### WHAT IS REQUIRED
Would you copy out the whole listing exactly as given?

◆ ◆ ◆

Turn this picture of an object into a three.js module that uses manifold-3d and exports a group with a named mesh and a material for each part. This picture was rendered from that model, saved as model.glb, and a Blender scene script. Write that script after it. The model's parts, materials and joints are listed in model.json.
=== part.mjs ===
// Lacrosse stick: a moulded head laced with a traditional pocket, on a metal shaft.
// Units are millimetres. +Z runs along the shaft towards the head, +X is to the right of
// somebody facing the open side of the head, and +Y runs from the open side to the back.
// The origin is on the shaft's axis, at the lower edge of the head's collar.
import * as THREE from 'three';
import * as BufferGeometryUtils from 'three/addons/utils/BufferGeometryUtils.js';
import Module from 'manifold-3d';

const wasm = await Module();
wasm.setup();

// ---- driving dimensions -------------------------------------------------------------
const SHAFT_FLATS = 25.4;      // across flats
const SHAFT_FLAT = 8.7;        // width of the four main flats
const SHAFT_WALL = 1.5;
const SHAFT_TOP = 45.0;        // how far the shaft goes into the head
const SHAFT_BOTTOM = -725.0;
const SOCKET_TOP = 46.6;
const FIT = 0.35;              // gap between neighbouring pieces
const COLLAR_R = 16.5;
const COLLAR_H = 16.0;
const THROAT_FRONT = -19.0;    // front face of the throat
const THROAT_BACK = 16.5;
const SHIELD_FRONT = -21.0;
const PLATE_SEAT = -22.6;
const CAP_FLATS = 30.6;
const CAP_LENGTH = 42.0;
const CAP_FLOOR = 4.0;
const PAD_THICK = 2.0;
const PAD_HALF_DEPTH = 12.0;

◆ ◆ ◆

### RESULT OF THIS EXERCISE
Turn this picture of an object into a three.js module that uses manifold-3d and exports a group with a named mesh and a material for each part. This picture was rendered from that model, saved as model.glb, and a Blender scene script. Write that script after it. The model's parts, materials and joints are listed in model.json.
=== part.mjs ===
// Lacrosse stick: a moulded head laced with a traditional pocket, on a metal shaft.
// Units are millimetres. +Z runs along the shaft towards the head, +X is to the right of
// somebody facing the open side of the head, and +Y runs from the open side to the back.
// The origin is on the shaft's axis, at the lower edge of the head's collar.
import * as THREE from 'three';
import * as BufferGeometryUtils from 'three/addons/utils/BufferGeometryUtils.js';
import Module from 'manifold-3d';

const wasm = await Module();
wasm.setup();

// ---- driving dimensions -------------------------------------------------------------
const SHAFT_FLATS = 25.4;      // across flats
const SHAFT_FLAT = 8.7;        // width of the four main flats
const SHAFT_WALL = 1.5;
const SHAFT_TOP = 45.0;        // how far the shaft goes into the head
const SHAFT_BOTTOM = -725.0;
const SOCKET_TOP = 46.6;
const FIT = 0.35;              // gap between neighbouring pieces
const COLLAR_R = 16.5;
const COLLAR_H = 16.0;
const THROAT_FRONT = -19.0;    // front face of the throat
const THROAT_BACK = 16.5;
const SHIELD_FRONT = -21.0;
const PLATE_SEAT = -22.6;
const CAP_FLATS = 30.6;
const CAP_LENGTH = 42.0;
const CAP_FLOOR = 4.0;
const PAD_THICK = 2.0;
const PAD_HALF_DEPTH = 12.0;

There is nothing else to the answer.